I took the brush in my hand, feeling its unfamiliar shape and weight.  Hard white bristles bent under my fingers as I tried to soften them before dipping them into the gray paint.  Then I stroked the canvas, covering up the print of seashells with my own paint, printing instead the dissolvance of my fear.  Other colors - red, orange, lime green, dark aqua - were brushed onto the gray.  Yet it was not enough.  It was too safe.  I still had a bit of fear left.  White paint now tipped the white bristles of the brush, and I tentatively flicked the brush away from me.  A few drops hit the canvas.  I flicked the brush again, less tentative.  The drops became closer to what I was looking for.  I flung the brush back and forth, joy bubbling up inside as all fear was flung away onto the canvas.

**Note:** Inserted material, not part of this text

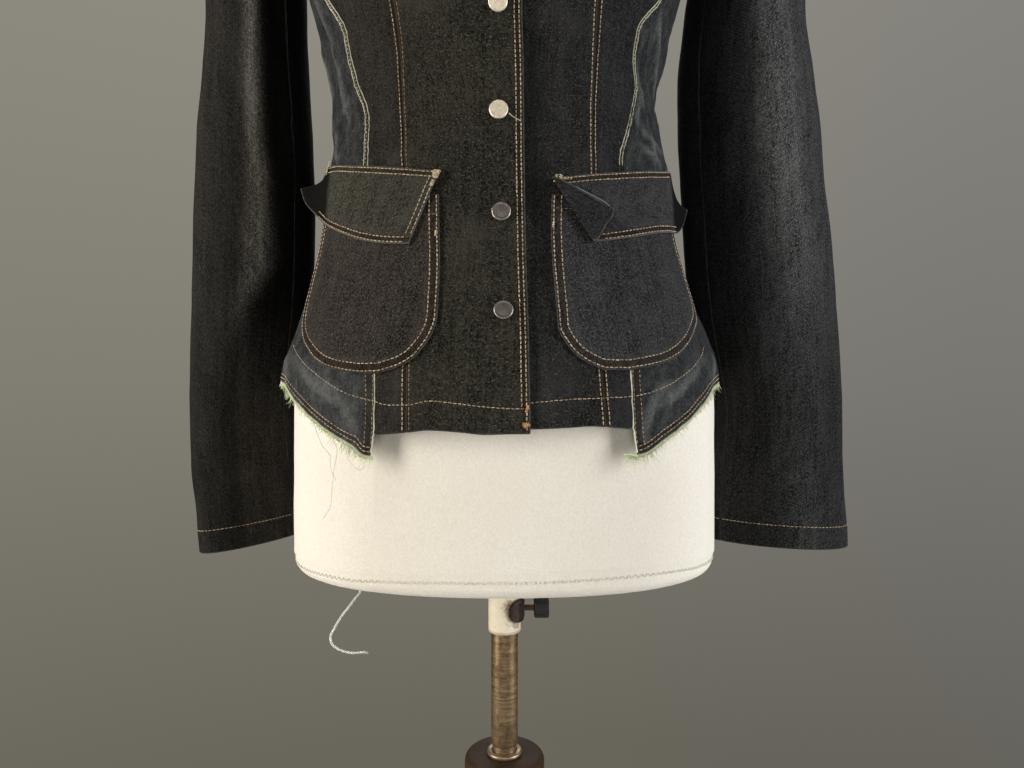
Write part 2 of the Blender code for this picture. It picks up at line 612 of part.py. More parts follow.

I was painting.  I was having fun.  And when I stepped back and looked at the finished product, confidence filled me where fear had been present before.  And I had discovered a new hobby.

I am sometimes afraid to try new things.  Painting was one of them.  I associated acrylic paints with the finger-painted masterpieces of my childhood and watercolor with paint-by-number pages.  I did not believe I could create anything that would remotely look good.  A memory of a 2-day art course I participated in when I was in junior high also haunted me. I had drawn (and painted) what I thought was a good piece of art.  The instructor, someone who created art for a living, gave me a poor "grade" on it and said I needed a lot of improvement.  After that, I did not touch art until my last semester of high school, when I took a drawing class at my local college.  There, I discovered I loved working with charcoal, and I received good grades and lots of compliments from the professor and other students on my charcoal work.  But painting?  Working with black and white is one thing, many colors a whole other realm.  A realm I was afraid to touch because I was afraid to fail.

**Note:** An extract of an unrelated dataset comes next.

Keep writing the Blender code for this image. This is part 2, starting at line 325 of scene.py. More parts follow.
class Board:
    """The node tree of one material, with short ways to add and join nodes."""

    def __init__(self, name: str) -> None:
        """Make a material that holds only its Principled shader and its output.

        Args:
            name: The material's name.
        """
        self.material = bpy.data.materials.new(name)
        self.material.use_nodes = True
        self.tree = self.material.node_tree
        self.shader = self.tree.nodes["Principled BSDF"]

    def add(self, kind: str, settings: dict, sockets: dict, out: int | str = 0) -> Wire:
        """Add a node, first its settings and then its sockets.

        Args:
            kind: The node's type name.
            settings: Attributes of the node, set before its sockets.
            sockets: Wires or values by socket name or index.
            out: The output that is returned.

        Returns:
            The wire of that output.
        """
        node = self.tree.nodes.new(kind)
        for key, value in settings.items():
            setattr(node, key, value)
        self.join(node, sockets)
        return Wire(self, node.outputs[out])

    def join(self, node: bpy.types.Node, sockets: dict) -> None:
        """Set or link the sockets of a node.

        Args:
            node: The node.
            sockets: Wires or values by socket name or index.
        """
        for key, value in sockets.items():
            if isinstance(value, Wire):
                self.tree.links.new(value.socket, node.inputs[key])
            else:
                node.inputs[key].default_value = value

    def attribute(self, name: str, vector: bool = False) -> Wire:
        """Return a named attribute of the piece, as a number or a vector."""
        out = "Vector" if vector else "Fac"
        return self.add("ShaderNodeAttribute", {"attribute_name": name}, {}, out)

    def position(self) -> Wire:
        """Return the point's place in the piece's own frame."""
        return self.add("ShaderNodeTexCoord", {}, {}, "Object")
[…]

But fear of failure must be overcome.  One does not improve in life without constantly conquering the fear of failure and rejection.  If I can conquer my fear of rejection and apply to jobs or conquer my fear of failure and participate in competitions, then certainly I can conquer my fear of failure with trying something I have never tried before.  Even with something I have dabbled in before but failed at, I may have a new understanding of that will allow me to succeed.

Even if that success is simply one that is only good enough to hang on my own wall and no one else's, it is still a success - a conquering of fear - and a step in the right direction.